**Problem:**
Of the lines listed below, return exactly those that run from the line containing "return min(lean.multVec(point).z for" through the line containing "if empty is", both included.

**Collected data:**
──────────────────────────────
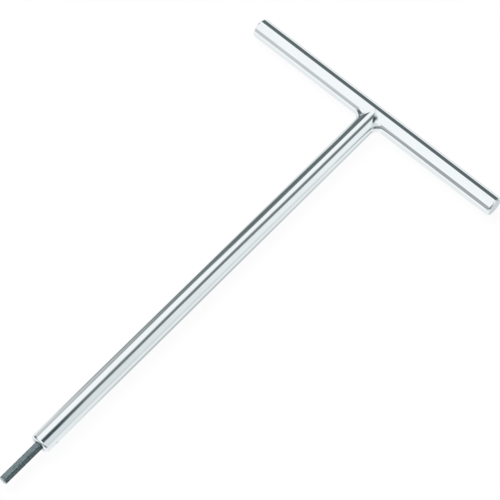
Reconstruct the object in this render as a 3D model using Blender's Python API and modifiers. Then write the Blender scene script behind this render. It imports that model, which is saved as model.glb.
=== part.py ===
"""T-handle hex wrench: a straight round crossbar welded across the end of a long
round tube shaft, with a short hexagonal bit held in the shaft's lower end.

The wrench lies flat. X runs along the crossbar, Y along the shaft from the bit's
end face towards the crossbar, and Z is up, square to the plane of the T. The
origin is the centre of the bit's end face. Units are metres.
"""

import math

import bmesh
import bpy
from mathutils import Matrix, Vector

# ---------------------------------------------------------------- dimensions
GAP = 0.0003                  # clearance kept between neighbouring pieces
ROUND_SEGMENTS = 96
SMALL_ROUND_SEGMENTS = 32

BAR_LENGTH = 0.200
BAR_DIAMETER = 0.0138
BAR_RADIUS = BAR_DIAMETER / 2
BAR_END_CHAMFER = 0.0009

SHAFT_DIAMETER = 0.0138
SHAFT_RADIUS = SHAFT_DIAMETER / 2
SHAFT_WALL = 0.002
BORE_RADIUS = SHAFT_RADIUS - SHAFT_WALL
SHAFT_LENGTH = 0.3075         # crossbar axis to the shaft's lower end
NOSE_RADIUS = 0.0018          # outer rounding of the tube's lower end
NOSE_STEPS = 9
BORE_CHAMFER = SHAFT_WALL - NOSE_RADIUS

BIT_ACROSS_FLATS = 0.0055
BIT_PROTRUSION = 0.0305       # from the shaft's lower end to the bit's end face
BIT_SEAT_DEPTH = 0.022        # length of bit held inside the socket plug
BIT_LENGTH = BIT_PROTRUSION + BIT_SEAT_DEPTH
BIT_END_CHAMFER = 0.0005
BIT_TURN = math.radians(9.0)  # turn of the hexagon about the shaft axis
BIT_TURNING_MARGIN = 0.0005   # how far the turning envelope stands outside the corners

SOCKET_LENGTH = 0.030
SOCKET_RADIUS = BORE_RADIUS - GAP
SOCKET_BACK_WALL = 0.006
SOCKET_CHAMFER = 0.0005       # on the plug's inner end

PIN_DIAMETER = 0.0020
PIN_RADIUS = PIN_DIAMETER / 2
PIN_FROM_SHAFT_END = 0.0085
PIN_RECESS = 0.0004           # from the shaft's outer radius in to each pin end
PIN_END_CHAMFER = 0.0002

ROOT_GAP = 0.0016             # weld root opening between the shaft's saddle and the crossbar
FILLET_SIDE = 0.0050          # fillet radius in the corners beside the shaft
FILLET_TOP = 0.0002           # fillet radius where the cylinders are tangent, above and below
WELD_CORE_RADIUS = 0.0050     # inner radius of the weld ring, about the shaft axis
WELD_CORE_WIDTH = 0.0030      # length of the weld's inner face along the shaft
WELD_FOOT_MARGIN = 0.0008     # how far each foot of the weld runs past the fillet
WELD_STEPS_ROUND = 72
WELD_STEPS_ACROSS = 13
SURFACE_REACH = 0.004         # how far either way the weld's outer surface is searched for
SURFACE_HALVINGS = 48
WELD_MERGE_DISTANCE = 1.5e-5

CROSS_CUTTER_LENGTH = 4 * SHAFT_RADIUS
BAR_CLEARANCE_LENGTH = 0.06
SHAFT_CLEARANCE_LENGTH = 0.04

SHAFT_END_Y = BIT_PROTRUSION
BAR_Y = BIT_PROTRUSION + SHAFT_LENGTH
PIN_Y = SHAFT_END_Y + PIN_FROM_SHAFT_END

# Directions in which a piece's own Z axis can point.
ALONG_X = Matrix.Rotation(math.radians(90), 4, "Y")
ALONG_Y = Matrix.Rotation(math.radians(-90), 4, "X")
# A hexagon starts with a corner on its own Y. Laid along the shaft with this turn,
# one flat faces up and leans BIT_TURN towards -X.
HEX_TURN = Matrix.Rotation(math.radians(30) - BIT_TURN, 4, "Z")

# ---------------------------------------------------------------- scene set-up
for old in list(bpy.data.objects):
    bpy.data.objects.remove(old, do_unlink=True)

PARTS = bpy.data.collections.new("t_handle_hex_wrench")
CUTTERS = bpy.data.collections.new("cutters")
bpy.context.scene.collection.children.link(PARTS)
bpy.context.scene.collection.children.link(CUTTERS)


def metal(name, colour, roughness):
    material = bpy.data.materials.new(name)
    material.use_nodes = True
    shader = material.node_tree.nodes["Principled BSDF"]
    shader.inputs["Base Color"].default_value = (*colour, 1.0)
    shader.inputs["Roughness"].default_value = roughness
    shader.inputs["Metallic"].default_value = 1.0
    return material


CHROME_BAR = metal("chrome_crossbar", colour=(0.90, 0.91, 0.92), roughness=0.06)
CHROME_SHAFT = metal("chrome_shaft", colour=(0.90, 0.91, 0.92), roughness=0.06)
CHROME_WELD = metal("chrome_weld", colour=(0.88, 0.90, 0.91), roughness=0.10)
PLUG_STEEL = metal("socket_steel", colour=(0.72, 0.74, 0.76), roughness=0.22)
BLACK_STEEL = metal("black_oxide_steel", colour=(0.20, 0.23, 0.24), roughness=0.34)
PIN_STEEL = metal("pin_steel", colour=(0.80, 0.82, 0.83), roughness=0.15)


# ---------------------------------------------------------------- making and cutting
def at(y, direction):
    """Placement at y on the shaft axis, with the piece's own Z along direction."""
    return Matrix.Translation((0, y, 0)) @ direction


def add_object(name, bm, place=None, material=None):
    """Turns bm into an object: a part if it has a material, otherwise a hidden cutter."""
    mesh = bpy.data.meshes.new(name)
    bm.to_mesh(mesh)
    bm.free()
    thing = bpy.data.objects.new(name, mesh)
    if material is None:
        CUTTERS.objects.link(thing)
        thing.hide_render = True
        thing.display_type = "WIRE"
    else:
        PARTS.objects.link(thing)
        mesh.materials.append(material)
    if place is not None:
        thing.matrix_world = place
    return thing


def turned(name, profile, place, material=None, steps=ROUND_SEGMENTS, closed=False):
    """A turned piece: profile is (radius, height) pairs down the outer side, spun about the
    piece's own Z axis by a Screw modifier."""
    bm = bmesh.new()
    points = [bm.verts.new((radius, 0.0, height)) for radius, height in profile]
    for start, end in zip(points, points[1:]):
        bm.edges.new((start, end))
    if closed:
        bm.edges.new((points[-1], points[0]))
    thing = add_object(name, bm, place, material)
    screw = thing.modifiers.new("turn", "SCREW")
    screw.angle = 2 * math.pi
    screw.steps = steps
    screw.render_steps = steps
    screw.use_merge_vertices = True
    screw.merge_threshold = 1e-6
    screw.use_smooth_shade = True
    return thing


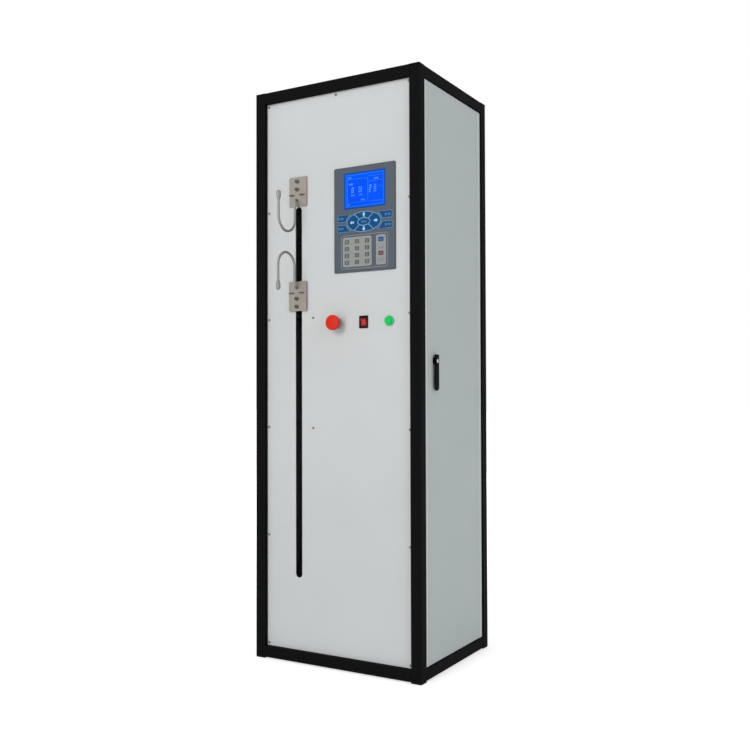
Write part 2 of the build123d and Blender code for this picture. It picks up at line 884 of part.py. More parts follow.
with BuildPart() as motor_mount:
    mount_front = axis_y - motor_size / 2 - mount_lip
    with BuildSketch(Plane(origin=(slot_x - mount_width / 2, 0, 0), x_dir=(0, 1, 0), z_dir=(1, 0, 0))):
        with BuildLine():
            Polyline(
                (spine_front_y, motor_face), (mount_front, motor_face),
                (mount_front, motor_face + mount_thick),
                (spine_front_y - mount_wall, motor_face + mount_thick),
                (spine_front_y - mount_wall, motor_face + mount_leg),
                (spine_front_y, motor_face + mount_leg),
                close=True,
            )
        make_face()
    extrude(amount=mount_width)
    with BuildSketch(Plane.XY.offset(motor_face)):
        with Locations((slot_x, axis_y)):
            Circle(motor_pilot_r + running_play)
            with GridLocations(motor_bolt_spacing, motor_bolt_spacing, 2, 2):
                Circle(motor_bolt_r + screw_play)
    extrude(amount=mount_thick, mode=Mode.SUBTRACT)
motor_mount.part.label = "motor_mount"
export_step(motor_mount.part, "parts/motor_mount.step")

with BuildPart() as motor_screws:
    with BuildSketch(Plane.XY.offset(motor_face)):
        with Locations((slot_x, axis_y)):
            with GridLocations(motor_bolt_spacing, motor_bolt_spacing, 2, 2):
                Circle(motor_bolt_r)
    extrude(amount=mount_thick)
    with BuildSketch(Plane.XY.offset(motor_face + mount_thick)):
        with Locations((slot_x, axis_y)):
            with GridLocations(motor_bolt_spacing, motor_bolt_spacing, 2, 2):
                Circle(motor_bolt_head_r)
    extrude(amount=motor_bolt_head)
motor_screws.part.label = "motor_screws"
export_step(motor_screws.part, "parts/motor_screws.step")


# Carriage

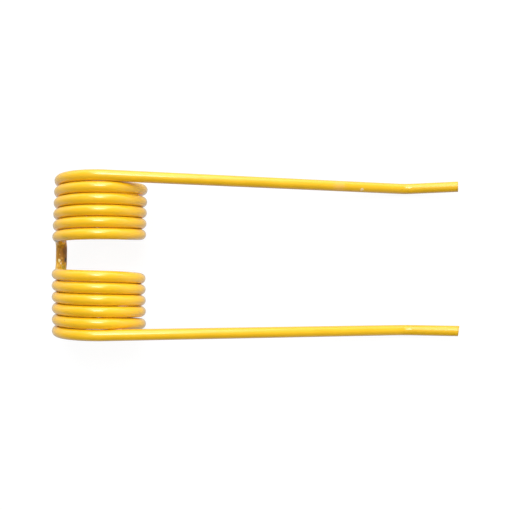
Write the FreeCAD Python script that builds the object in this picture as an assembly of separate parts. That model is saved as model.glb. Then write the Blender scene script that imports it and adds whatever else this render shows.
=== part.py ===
"""Double coil spring tine for the pick-up reel of a baler.

The whole tine is one length of round spring wire. It runs from the end of one tip
along an arm, five and a quarter times round a coil, across a short bridge, round a
second coil of the opposite hand and out along the other arm.

It is drawn as it lies on a flat surface: on the undersides of its two coils and of the
bends where its tips turn up. Units are millimetres. The origin is on the axis of the
coils, midway between them. +Y runs along that axis, +X runs out over the arms and +Z
is up. The tine is its own mirror image about the plane Y = 0.
"""
import FreeCAD, Part
import math
import os

from FreeCAD import Rotation, Vector

# The wire
wire_diameter = 5.5
tip_edge_chamfer = 0.6

# The coils, each wound from its arm inwards
coil_bore = 35.0
turn_gap = 0.1
whole_turns = 5
extra_wrap_deg = 100.0
coil_lean_deg = 1.25

# The bridge between the coils, where a clamp holds the tine to its bar
bridge_straight = 6.1
bridge_bend_radius = 6.0

# The arms and their turned-up tips, measured along the middle of the wire
arm_length = 157.0
tip_length = 29.7
tip_bend_deg = 31.0
tip_bend_radius = 15.0

# How finely the round wire and its bends are drawn with flat faces
section_sides = 16
chord_deg = 12.0

# What follows from those sizes
wire_radius = wire_diameter / 2
coil_radius = coil_bore / 2 + wire_radius
coil_pitch = wire_diameter + turn_gap
coil_turns = whole_turns + extra_wrap_deg / 360
coil_length = coil_pitch * coil_turns
tip_setback = tip_bend_radius * math.tan(math.radians(tip_bend_deg / 2))

ORIGIN = Vector(0, 0, 0)
OUT_ALONG_ARM = Vector(1, 0, 0)
OUT_ALONG_AXIS = Vector(0, 1, 0)
UP = Vector(0, 0, 1)


def coil_point(turns):
    """The middle of the wire after so many turns of the coil on the +Y side.

    The coil is centred on the origin. The wire comes in from the arm over the top of
    the outermost turn, goes down the back and is one pitch nearer the bridge each time
    it comes round. Seen from above, the axis of the coil leans a little from +Y, so that
    the wire crosses the top almost in line with the arm.
    """
    angle = 2 * math.pi * turns
    point = Vector(-coil_radius * math.sin(angle),
                   coil_length / 2 - coil_pitch * turns,
                   coil_radius * math.cos(angle))
    return Rotation(UP, -coil_lean_deg).multVec(point)


def coil_direction(turns):
    """The direction in which the wire runs after so many turns, away from the arm."""
    angle = 2 * math.pi * turns
    direction = Vector(-coil_radius * math.cos(angle),
                       -coil_pitch / (2 * math.pi),
                       -coil_radius * math.sin(angle))
    direction.normalize()
    return Rotation(UP, -coil_lean_deg).multVec(direction)


def bend(start, direction, towards, radius, angle_deg):
    """The points along a bend after its start, and the direction in which it ends."""
    side = towards - direction * towards.dot(direction)
    side.normalize()
    hinge = direction.cross(side)
    centre = start + side * radius
    chords = math.ceil(angle_deg / chord_deg)
    turns = [Rotation(hinge, angle_deg * step / chords) for step in range(1, chords + 1)]
    return [centre + turn.multVec(start - centre) for turn in turns], turns[-1].multVec(direction)


def arm_points():
    """From the end of the tip, round its bend and along the arm, short of the coil."""
    arm_start = coil_point(0)
    bend_start = arm_start + OUT_ALONG_ARM * (arm_length - tip_setback)
    around, heading = bend(bend_start, OUT_ALONG_ARM, UP, tip_bend_radius, tip_bend_deg)
    tip_end = around[-1] + heading * (tip_length - tip_setback)
    return [tip_end] + around[::-1] + [bend_start]


def coil_points():
    """Round the coil, from where the arm meets it to where the bridge leaves it."""
    chords = math.ceil(360 * coil_turns / chord_deg)
    return [coil_point(coil_turns * step / chords) for step in range(chords + 1)]


def bridge_points():
    """Out of the coil, round the bend and along the straight to the middle of the bridge."""
    start = coil_point(coil_turns)
    direction = coil_direction(coil_turns)
    inwards = OUT_ALONG_AXIS * -1
    angle_deg = math.degrees(direction.getAngle(inwards))
    around, heading = bend(start, direction, inwards, bridge_bend_radius, angle_deg)
    return around + [around[-1] + heading * (bridge_straight / 2)]


def section(centre, direction):
    """The wire's section: a regular polygon with the area of the round wire."""
    step = 2 * math.pi / section_sides
    corner_radius = wire_radius * math.sqrt(step / math.sin(step))
    across = direction.cross(OUT_ALONG_AXIS)
    across.normalize()
    spoke = across * corner_radius
    corners = [centre + Rotation(direction, math.degrees(step * side)).multVec(spoke)
               for side in range(section_sides)]
    return Part.makePolygon(corners + corners[:1])


def half_tine():
    """One tip, arm and coil with its half of the bridge, ending in the plane Y = 0."""
    points = arm_points() + coil_points() + bridge_points()
    points = [point - OUT_ALONG_AXIS * points[-1].y for point in points]
    heading = points[1] - points[0]
    heading.normalize()
    mitred_corners = 1
    path = Part.makePolygon(points)
    wire = path.makePipeShell([section(points[0], heading)], True, False, mitred_corners)
    tip_face = min(wire.Faces, key=lambda face: (face.CenterOfMass - points[0]).Length)
    return wire.makeChamfer(tip_edge_chamfer, tip_face.Edges)


def lowest(points, lean_deg):
    """The lowest of some points once the arms have been leant down by an angle."""
    lean = Rotation(OUT_ALONG_AXIS, lean_deg)
    return min(lean.multVec(point).z for point in points)


def resting_lean_deg():
    """How far the arms lean down when the coils and the tip bends rest on a table."""
    steps = 720
    coil_line = [coil_point(coil_turns * step / steps) for step in range(steps + 1)]
    bend_start = coil_point(0) + OUT_ALONG_ARM * (arm_length - tip_setback)
    bend_centre = bend_start + UP * tip_bend_radius
    bend_line = [bend_centre - Rotation(OUT_ALONG_AXIS, -tip_bend_deg * step / steps).multVec(UP)
                 * tip_bend_radius for step in range(steps + 1)]
    shallow, steep = 0.0, 45.0
    while steep - shallow > 0.0001:
        middle = (shallow + steep) / 2
        if lowest(coil_line, middle) < lowest(bend_line, middle):
            shallow = middle
        else:
            steep = middle
    return shallow


def tine():
    """Both halves as one solid, lying at rest."""
    half = half_tine()
    whole = half.fuse(half.mirror(ORIGIN, OUT_ALONG_AXIS)).Solids[0]
    whole.rotate(ORIGIN, OUT_ALONG_AXIS, resting_lean_deg())
    return whole


os.makedirs("parts", exist_ok=True)
tine().exportStep("parts/tine_wire.step")
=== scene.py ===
"""Looks of the double coil spring tine: one length of spring wire in glossy yellow paint.

The wire follows the same rule as the solid it stands for. A Geometry Nodes tree lays out
its middle line from the sizes below, sweeps a round section along it and mirrors the half
for the second coil and arm. Lengths are in metres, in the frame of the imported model: the
origin is on the axis of the coils, +Y runs along that axis, +X out over the arms, +Z up.
"""
import logging
import math
from dataclasses import dataclass, field
from enum import Enum
from typing import Any

import bmesh
import bpy
from mathutils import Matrix, Quaternion, Vector


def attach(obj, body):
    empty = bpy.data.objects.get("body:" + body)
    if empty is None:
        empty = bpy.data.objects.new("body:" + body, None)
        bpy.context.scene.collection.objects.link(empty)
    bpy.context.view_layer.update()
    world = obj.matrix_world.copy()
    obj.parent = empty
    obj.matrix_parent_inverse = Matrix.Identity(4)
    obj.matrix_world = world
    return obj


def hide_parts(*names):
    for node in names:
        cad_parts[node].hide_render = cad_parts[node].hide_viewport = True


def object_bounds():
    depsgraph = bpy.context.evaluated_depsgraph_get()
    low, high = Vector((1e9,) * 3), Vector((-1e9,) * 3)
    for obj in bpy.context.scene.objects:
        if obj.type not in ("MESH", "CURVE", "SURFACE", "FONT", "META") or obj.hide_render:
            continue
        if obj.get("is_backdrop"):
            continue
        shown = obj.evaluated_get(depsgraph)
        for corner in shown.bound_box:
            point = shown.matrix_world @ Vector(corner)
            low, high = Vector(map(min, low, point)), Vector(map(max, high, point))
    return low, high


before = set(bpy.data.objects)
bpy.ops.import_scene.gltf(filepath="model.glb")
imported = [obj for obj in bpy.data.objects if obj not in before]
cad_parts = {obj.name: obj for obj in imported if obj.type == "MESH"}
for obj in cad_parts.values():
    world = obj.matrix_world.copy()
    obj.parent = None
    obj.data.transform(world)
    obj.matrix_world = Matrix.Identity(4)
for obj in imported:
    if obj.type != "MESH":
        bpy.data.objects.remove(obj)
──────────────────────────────
**Output below:**
    return min(lean.multVec(point).z for point in points)


def resting_lean_deg():
    """How far the arms lean down when the coils and the tip bends rest on a table."""
    steps = 720
    coil_line = [coil_point(coil_turns * step / steps) for step in range(steps + 1)]
    bend_start = coil_point(0) + OUT_ALONG_ARM * (arm_length - tip_setback)
    bend_centre = bend_start + UP * tip_bend_radius
    bend_line = [bend_centre - Rotation(OUT_ALONG_AXIS, -tip_bend_deg * step / steps).multVec(UP)
                 * tip_bend_radius for step in range(steps + 1)]
    shallow, steep = 0.0, 45.0
    while steep - shallow > 0.0001:
        middle = (shallow + steep) / 2
        if lowest(coil_line, middle) < lowest(bend_line, middle):
            shallow = middle
        else:
            steep = middle
    return shallow


def tine():
    """Both halves as one solid, lying at rest."""
    half = half_tine()
    whole = half.fuse(half.mirror(ORIGIN, OUT_ALONG_AXIS)).Solids[0]
    whole.rotate(ORIGIN, OUT_ALONG_AXIS, resting_lean_deg())
    return whole


os.makedirs("parts", exist_ok=True)
tine().exportStep("parts/tine_wire.step")
=== scene.py ===
"""Looks of the double coil spring tine: one length of spring wire in glossy yellow paint.

The wire follows the same rule as the solid it stands for. A Geometry Nodes tree lays out
its middle line from the sizes below, sweeps a round section along it and mirrors the half
for the second coil and arm. Lengths are in metres, in the frame of the imported model: the
origin is on the axis of the coils, +Y runs along that axis, +X out over the arms, +Z up.
"""
import logging
import math
from dataclasses import dataclass, field
from enum import Enum
from typing import Any

import bmesh
import bpy
from mathutils import Matrix, Quaternion, Vector


def attach(obj, body):
    empty = bpy.data.objects.get("body:" + body)
    if empty is None:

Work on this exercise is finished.